Anderson declined to comment about TIF districts. Asked about the hotel, he said that "I've been tracking various developments, but I think I would be remiss to draw conclusions."

Tim Newman, 59, is co-owner of Quality Stamping & Tube Co., and Badger Metal Tech. He attended Waukesha County Technical College, and has taken several business courses through UW-Milwaukee. He is married, with two adult children.

Newman, the brother of Village President Randall Newman, is a first-time candidate, but points to his service on the village's Plan Commission and Community Development Authority.

"It's important to elect people who have been involved and have gained real-life experience," he said. "Some people get involved because they're upset about one issue; they don't have an experienced background from years of being actively involved. It can limit or delay their success, as well as that of the board."

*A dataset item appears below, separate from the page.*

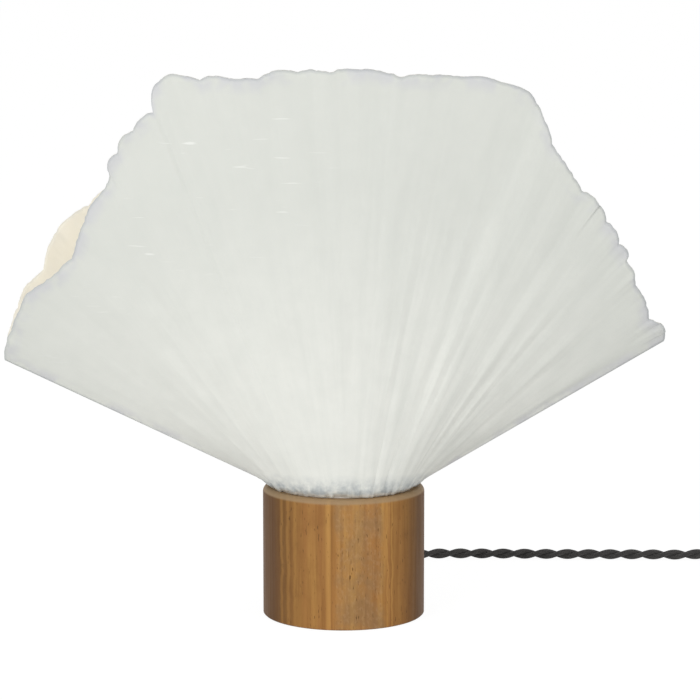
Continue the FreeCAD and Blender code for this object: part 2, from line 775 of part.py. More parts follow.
def make_shade_sheet(name, label, rim, side):
    """One pleated sheet. Every fold line runs straight from the round neck to the torn rim; folds
    stand out and in by turns, with flat panels between them, and the paper's two faces are one paper
    thickness apart. side is -1 for the front sheet and 1 for the back one. The sheets meet along
    the plane of the two corners, and their lower edge lies level on the wood."""
    thickness = float(s.paper_thickness)
    neck_pleat = float(s.neck_pleat)
    rim_pleat = float(s.rim_pleat)
    neck_radius = float(s.dish_radius + s.paper_clearance + s.neck_pleat)
    neck_height = float(s.base_top + s.paper_lift)
    centre_x = float(s.fan_centre_side)
    centre_z = float(s.fan_centre_height)
    folds = 2 * int(float(s.pleats))
    left, right = rim[0][0], rim[-1][0]

    def direction_at(share):
        return left + (right - left) * share

    def radial(share):
        turn = math.pi * share
        return Vector(-math.cos(turn), side * math.sin(turn), 0)

    def neck_point(share, reach=None):
        return radial(share) * neck_radius + Vector(0, 0, neck_height)

    def rim_point(share, reach=None):
        far = reach_at(rim, direction_at(share)) if reach is None else reach
        depth = float(s.mouth_half_depth) * max(math.sin(math.pi * share), 0.0) ** mouth_fullness
        angle = math.radians(direction_at(share))
        return Vector(centre_x + far * math.cos(angle), side * depth, centre_z + far * math.sin(angle))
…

Newman strongly defends "proper use of TIF districts."

"TIFs are very helpful to communities such as ours," Newman said, saying they "allow us to improve areas that would otherwise continue to decline," and to clean up abandoned industrial sites, citing the new Froedert/WAC complex. "When they get rundown, the tax base shrinks as well." He said the village's "constant challenge is keeping taxes low while keeping services high."

Chris Smolik, 52, is a systems and financial analyst for KHS USA. He earned a bachelor's in accounting from UW-Milwaukee. He is married, with two children.

The first-time candidate has Taxpayers Association backing, and criticized "imprudent decisions made with our tax dollars, many in areas where the local government has no expertise. Other decisions seemed to overlook the long-term consequences and risks."

Smolik said the hotel agreement was one such "imprudent decision." He mentioned the proposed Chemworks plant, saying, "I feel strongly that had due diligence been exercised, we wouldn't be in this mess." He also criticized "overuse of TIFs. I don't think we should gamble our residents' hard-earned tax dollars on projected gains that only look good on paper."